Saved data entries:
╔══

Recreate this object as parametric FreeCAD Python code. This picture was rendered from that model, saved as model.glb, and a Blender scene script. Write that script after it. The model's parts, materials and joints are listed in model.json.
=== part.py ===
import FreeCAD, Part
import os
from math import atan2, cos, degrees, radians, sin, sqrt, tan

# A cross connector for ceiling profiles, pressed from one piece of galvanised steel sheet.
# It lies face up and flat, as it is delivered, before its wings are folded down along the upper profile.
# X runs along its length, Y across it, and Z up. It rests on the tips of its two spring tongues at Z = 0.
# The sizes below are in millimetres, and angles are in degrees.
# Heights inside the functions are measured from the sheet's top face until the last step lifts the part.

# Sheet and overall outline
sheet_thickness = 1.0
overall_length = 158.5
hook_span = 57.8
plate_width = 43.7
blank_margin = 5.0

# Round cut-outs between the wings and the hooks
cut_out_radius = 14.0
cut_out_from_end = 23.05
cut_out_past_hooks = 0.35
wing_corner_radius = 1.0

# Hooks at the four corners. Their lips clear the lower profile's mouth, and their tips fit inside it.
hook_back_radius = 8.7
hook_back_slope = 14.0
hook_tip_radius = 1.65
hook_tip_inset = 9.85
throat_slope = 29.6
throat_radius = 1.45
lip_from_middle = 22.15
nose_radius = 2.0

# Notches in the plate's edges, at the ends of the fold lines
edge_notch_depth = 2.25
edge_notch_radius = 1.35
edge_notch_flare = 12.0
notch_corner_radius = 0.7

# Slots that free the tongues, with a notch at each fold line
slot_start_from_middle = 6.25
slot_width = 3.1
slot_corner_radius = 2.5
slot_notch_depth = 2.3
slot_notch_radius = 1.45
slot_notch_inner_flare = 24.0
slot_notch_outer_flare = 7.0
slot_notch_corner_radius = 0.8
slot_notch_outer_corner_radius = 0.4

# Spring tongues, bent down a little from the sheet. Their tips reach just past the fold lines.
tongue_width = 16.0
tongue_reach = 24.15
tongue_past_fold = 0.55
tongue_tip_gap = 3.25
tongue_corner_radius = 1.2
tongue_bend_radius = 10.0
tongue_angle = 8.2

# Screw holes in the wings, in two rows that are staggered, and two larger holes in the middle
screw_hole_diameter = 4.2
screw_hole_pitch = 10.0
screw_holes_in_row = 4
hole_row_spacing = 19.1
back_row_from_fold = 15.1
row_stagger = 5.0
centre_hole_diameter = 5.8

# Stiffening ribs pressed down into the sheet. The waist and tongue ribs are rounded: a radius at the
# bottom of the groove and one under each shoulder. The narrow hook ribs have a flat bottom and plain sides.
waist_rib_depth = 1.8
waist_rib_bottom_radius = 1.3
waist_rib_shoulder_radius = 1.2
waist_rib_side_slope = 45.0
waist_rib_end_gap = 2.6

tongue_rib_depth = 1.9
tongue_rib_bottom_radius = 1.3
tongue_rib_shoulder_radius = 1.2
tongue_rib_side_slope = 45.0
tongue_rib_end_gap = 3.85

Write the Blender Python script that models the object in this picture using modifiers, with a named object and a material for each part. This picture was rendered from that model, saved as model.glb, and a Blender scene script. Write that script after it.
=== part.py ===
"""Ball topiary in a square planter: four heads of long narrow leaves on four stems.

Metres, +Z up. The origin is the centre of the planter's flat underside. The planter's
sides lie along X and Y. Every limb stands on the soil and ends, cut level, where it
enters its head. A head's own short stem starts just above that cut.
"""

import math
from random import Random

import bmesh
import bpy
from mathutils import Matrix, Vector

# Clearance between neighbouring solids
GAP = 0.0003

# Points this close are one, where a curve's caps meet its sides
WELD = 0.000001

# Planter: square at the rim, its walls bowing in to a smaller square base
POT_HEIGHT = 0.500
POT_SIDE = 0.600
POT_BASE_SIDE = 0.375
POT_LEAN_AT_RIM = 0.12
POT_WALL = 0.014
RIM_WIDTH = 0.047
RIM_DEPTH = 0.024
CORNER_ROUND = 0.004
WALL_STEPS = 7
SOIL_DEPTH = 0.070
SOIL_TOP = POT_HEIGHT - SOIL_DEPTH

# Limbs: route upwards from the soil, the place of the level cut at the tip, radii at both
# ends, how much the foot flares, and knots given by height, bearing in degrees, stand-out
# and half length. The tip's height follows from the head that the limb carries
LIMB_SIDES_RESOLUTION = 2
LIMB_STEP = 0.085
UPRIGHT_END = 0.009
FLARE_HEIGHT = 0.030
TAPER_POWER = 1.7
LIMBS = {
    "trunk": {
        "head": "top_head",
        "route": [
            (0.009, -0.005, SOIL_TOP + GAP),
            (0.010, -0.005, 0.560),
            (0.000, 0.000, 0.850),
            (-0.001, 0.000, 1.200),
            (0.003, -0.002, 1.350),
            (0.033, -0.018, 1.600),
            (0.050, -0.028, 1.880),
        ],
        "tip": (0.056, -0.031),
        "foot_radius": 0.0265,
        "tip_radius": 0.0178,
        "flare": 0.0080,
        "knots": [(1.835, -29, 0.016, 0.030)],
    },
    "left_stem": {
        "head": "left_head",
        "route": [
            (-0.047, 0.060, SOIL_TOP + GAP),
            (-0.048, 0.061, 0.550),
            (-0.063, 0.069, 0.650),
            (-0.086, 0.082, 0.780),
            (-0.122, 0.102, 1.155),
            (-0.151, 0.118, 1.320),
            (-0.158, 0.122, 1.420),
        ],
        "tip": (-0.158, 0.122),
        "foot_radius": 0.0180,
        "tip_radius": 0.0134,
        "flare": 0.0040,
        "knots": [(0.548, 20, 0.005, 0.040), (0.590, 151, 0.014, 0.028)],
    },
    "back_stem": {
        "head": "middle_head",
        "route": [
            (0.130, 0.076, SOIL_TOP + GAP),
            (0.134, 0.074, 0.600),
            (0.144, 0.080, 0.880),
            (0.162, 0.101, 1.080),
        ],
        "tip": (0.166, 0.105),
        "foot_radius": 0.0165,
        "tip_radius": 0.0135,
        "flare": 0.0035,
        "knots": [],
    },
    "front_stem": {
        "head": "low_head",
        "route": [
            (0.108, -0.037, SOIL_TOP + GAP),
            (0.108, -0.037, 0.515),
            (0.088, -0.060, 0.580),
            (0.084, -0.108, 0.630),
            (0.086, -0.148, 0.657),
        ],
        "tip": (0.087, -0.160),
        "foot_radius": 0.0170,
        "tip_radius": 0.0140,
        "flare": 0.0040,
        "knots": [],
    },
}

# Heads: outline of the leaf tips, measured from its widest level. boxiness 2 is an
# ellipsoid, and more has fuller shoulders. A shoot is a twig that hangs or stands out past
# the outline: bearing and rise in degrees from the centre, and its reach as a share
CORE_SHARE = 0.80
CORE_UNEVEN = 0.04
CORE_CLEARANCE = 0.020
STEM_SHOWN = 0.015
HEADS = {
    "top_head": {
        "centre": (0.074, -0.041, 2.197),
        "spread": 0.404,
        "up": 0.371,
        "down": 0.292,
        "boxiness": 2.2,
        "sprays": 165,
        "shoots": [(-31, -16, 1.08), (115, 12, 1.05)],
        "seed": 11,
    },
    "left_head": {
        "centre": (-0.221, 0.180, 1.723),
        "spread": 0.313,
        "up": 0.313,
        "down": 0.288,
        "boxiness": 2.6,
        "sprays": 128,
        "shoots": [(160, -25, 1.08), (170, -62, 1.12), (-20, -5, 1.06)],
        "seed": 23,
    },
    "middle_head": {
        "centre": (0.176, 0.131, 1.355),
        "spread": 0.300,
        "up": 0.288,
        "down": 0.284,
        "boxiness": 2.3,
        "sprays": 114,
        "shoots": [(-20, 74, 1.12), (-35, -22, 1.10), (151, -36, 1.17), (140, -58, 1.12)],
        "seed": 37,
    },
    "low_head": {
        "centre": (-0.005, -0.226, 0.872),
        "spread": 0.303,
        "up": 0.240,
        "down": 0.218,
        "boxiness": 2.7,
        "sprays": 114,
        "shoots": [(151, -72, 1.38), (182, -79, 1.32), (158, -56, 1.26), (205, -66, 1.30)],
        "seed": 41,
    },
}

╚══

> Given problem:
Up to and including the line with "from math import", repeat the entries exactly, beginning at their first line.

> Written answer:
Recreate this object as parametric FreeCAD Python code. This picture was rendered from that model, saved as model.glb, and a Blender scene script. Write that script after it. The model's parts, materials and joints are listed in model.json.
=== part.py ===
import FreeCAD, Part
import os
from math import atan2, cos, degrees, radians, sin, sqrt, tan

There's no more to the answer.